Todavia, do ponto de vista russo, muito antes desses eventos, a OTAN traiu sua palavra.
Em
um memorando de de fevereiro de 1990, mantido em segredo até 2009, o
recentemente falecido e então chanceler da Alemanha, Hans-Dietrich
Genscher, disse textualmente ao seu colega soviético, Eduard
Schewardnase, “tenhamos consciência de que a filiação de uma Alemanha
unificada à OTAN levanta questões complicadas.
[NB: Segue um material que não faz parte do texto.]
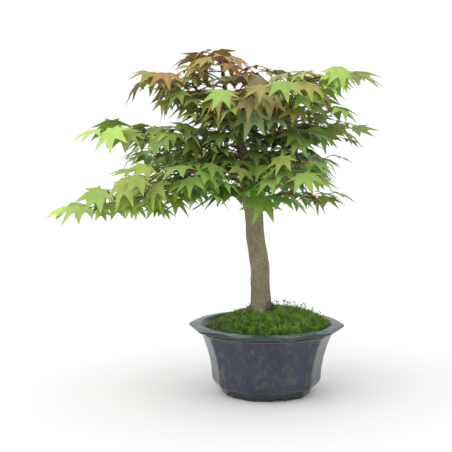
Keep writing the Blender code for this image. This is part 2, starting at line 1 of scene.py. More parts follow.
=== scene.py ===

Apesar disso, para nós
[Alemanha] uma coisa é certa: a OTAN não se expandirá em sentido leste”.
Confirmando
a promessa de Genscher, em 9 de fevereiro de 1990, o então chanceler
dos EUA, James Baker, deleitou os ouvidos russos na Sala Catarina do
Kremlin, dizendo, “a aliança [OTAN] não expandirá nem uma polegada da
sua esfera de influência em sentido leste, caso os soviéticos apoiem a
filiação de uma Alemanha unificada na OTAN” .
Michail
Gorbatschow, que aceitara a queda do Muro de Berlim e a unificação da
Alemanha, respondeu, taxativo: “Toda expansão da OTAN certamente seria
inaceitável”
Os
russos acreditaram em Genscher e Baker, mas as promessas jamais foram
vertidas em contrato, e no decorrer dos últimos vinte anos se fizeram
palavras ao vento.
Eis por que.
Já
na cúpula da OTAN de 1997, em Madrí, países do ex-Pacto de Varsóvia,
como a Polônia, a República Checa e a Hungria, eram convidadas para
aderir à OTAN, o que fizeram em março de 1999.
Cinco
anos depois, em março de 2004, sete ex-membros do Pacto de Varsóvia –
Bulgária, Estônia, Letônia, Lituânia, Romênia, Eslováquia e Eslovênia –
aderiam à OTAN, deslocando enorme contingente militar para as fronteiras
russas.
Em
abril de 2008, seduzidas pelos EUA e a União Europeia, Albânia e
Croácia aderiam à OTAN, seguidas pela Macedônia e Montenegro,
ex-integrantes da Iugoslávia, destruída pela OTAN em meados da década de
1990.
Para
não deixar espaços em branco no mapa geopolítico, e completar o cerco
europeu à Rússia, em 2008, a Bósnia e a Hercegovina iniciaram a
negociação de sua adesão, que se completou em 2010, com exigências de
“democratização” por parte da OTAN.
Declarando
sua neutralidade militar, a Sérvia foi coagida a assinar um protocolo
de “parceria” com a OTAN, mediante ativa participação em operações
internacionais; pressão igualmente usada para acelerar a adesão do
Cosovo.
O
cerco apenas se deteve diante da Geórgia, perdedora da guerra de 2008
da Ossétia, mas desde 2014 insiste em provocar a Rússia com manobras
militares e forçar a adesão da Ucrânia e da Moldávia, sem falar dos
assédios às ex-repúblicas da URSS na Ásia Central, assentadas sobre
notaveis reservas de petróleo e gás, e localizadas sobre o arco
geoestratégico do poderío russo e chinês.
A decepção e a mágoa russas não eram para menos.
Consumada a traição, daí a guerra da informação em curso.